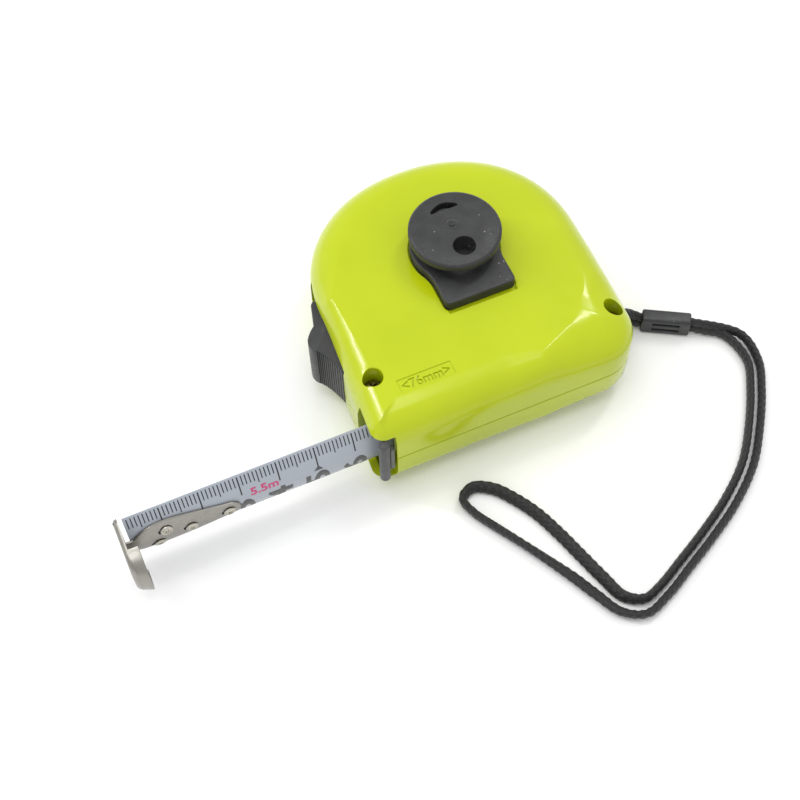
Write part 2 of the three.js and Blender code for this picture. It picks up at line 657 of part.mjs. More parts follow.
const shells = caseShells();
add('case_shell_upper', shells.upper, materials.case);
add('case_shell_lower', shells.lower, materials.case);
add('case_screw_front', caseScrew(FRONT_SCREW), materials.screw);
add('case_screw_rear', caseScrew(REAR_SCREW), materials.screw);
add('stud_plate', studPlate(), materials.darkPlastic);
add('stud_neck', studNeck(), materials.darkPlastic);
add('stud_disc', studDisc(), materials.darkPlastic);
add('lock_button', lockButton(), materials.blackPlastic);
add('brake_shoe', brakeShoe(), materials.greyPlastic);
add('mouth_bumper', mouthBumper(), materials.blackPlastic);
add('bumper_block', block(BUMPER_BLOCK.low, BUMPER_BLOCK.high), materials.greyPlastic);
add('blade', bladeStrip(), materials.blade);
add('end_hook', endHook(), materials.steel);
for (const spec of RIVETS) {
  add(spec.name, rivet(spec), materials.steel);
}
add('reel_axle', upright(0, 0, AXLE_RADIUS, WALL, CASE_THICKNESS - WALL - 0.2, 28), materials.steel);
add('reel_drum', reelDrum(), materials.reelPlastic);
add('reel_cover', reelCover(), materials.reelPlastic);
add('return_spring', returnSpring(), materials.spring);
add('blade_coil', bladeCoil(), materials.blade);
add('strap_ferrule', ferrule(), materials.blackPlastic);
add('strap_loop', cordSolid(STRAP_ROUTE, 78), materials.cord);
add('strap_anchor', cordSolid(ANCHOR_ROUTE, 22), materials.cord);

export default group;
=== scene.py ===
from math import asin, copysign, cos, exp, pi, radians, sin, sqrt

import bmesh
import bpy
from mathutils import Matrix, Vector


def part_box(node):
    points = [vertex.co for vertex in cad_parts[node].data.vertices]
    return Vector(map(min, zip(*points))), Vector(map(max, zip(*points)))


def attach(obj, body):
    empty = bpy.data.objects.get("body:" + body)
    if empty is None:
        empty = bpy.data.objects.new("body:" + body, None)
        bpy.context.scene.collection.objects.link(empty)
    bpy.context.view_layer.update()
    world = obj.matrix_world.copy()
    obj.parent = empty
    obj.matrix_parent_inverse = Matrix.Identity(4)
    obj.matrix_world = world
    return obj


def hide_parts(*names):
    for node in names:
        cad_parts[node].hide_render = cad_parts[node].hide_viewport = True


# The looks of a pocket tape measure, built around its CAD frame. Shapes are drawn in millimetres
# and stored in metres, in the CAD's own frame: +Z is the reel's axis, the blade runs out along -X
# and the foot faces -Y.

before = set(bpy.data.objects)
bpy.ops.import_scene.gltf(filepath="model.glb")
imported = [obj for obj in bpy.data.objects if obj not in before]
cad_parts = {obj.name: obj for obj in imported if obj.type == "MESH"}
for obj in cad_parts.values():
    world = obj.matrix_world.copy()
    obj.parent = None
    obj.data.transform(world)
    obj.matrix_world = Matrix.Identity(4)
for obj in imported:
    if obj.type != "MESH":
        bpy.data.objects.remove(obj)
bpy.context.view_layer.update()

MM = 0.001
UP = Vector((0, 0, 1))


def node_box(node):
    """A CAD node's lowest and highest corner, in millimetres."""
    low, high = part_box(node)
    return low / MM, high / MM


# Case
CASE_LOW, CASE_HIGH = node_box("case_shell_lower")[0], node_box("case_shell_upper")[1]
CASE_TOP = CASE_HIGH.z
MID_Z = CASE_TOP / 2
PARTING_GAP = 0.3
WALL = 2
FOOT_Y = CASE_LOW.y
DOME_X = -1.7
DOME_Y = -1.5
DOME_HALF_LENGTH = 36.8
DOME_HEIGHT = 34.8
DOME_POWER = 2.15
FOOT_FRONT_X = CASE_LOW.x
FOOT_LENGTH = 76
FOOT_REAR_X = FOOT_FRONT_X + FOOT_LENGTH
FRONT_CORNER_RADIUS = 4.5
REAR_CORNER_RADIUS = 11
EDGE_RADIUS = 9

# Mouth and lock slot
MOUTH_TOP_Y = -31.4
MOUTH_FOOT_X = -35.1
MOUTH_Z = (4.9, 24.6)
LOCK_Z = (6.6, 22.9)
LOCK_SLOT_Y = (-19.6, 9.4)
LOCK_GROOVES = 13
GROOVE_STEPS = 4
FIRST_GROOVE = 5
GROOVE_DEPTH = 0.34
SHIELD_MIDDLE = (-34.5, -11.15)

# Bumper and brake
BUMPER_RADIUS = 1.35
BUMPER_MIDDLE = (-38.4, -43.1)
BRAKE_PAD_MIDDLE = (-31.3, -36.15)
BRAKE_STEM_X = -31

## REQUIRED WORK
In the listing above, find the line with "add('strap_loop', cordSolid(STRAP_ROUTE, 78), materials.cord);" and the line with "obj.matrix_parent_inverse = Matrix.Identity(4)". Output those two lines and every line between them, exactly as written.

## ANSWER BELOW
add('strap_loop', cordSolid(STRAP_ROUTE, 78), materials.cord);
add('strap_anchor', cordSolid(ANCHOR_ROUTE, 22), materials.cord);

export default group;
=== scene.py ===
from math import asin, copysign, cos, exp, pi, radians, sin, sqrt

import bmesh
import bpy
from mathutils import Matrix, Vector


def part_box(node):
    points = [vertex.co for vertex in cad_parts[node].data.vertices]
    return Vector(map(min, zip(*points))), Vector(map(max, zip(*points)))


def attach(obj, body):
    empty = bpy.data.objects.get("body:" + body)
    if empty is None:
        empty = bpy.data.objects.new("body:" + body, None)
        bpy.context.scene.collection.objects.link(empty)
    bpy.context.view_layer.update()
    world = obj.matrix_world.copy()
    obj.parent = empty
    obj.matrix_parent_inverse = Matrix.Identity(4)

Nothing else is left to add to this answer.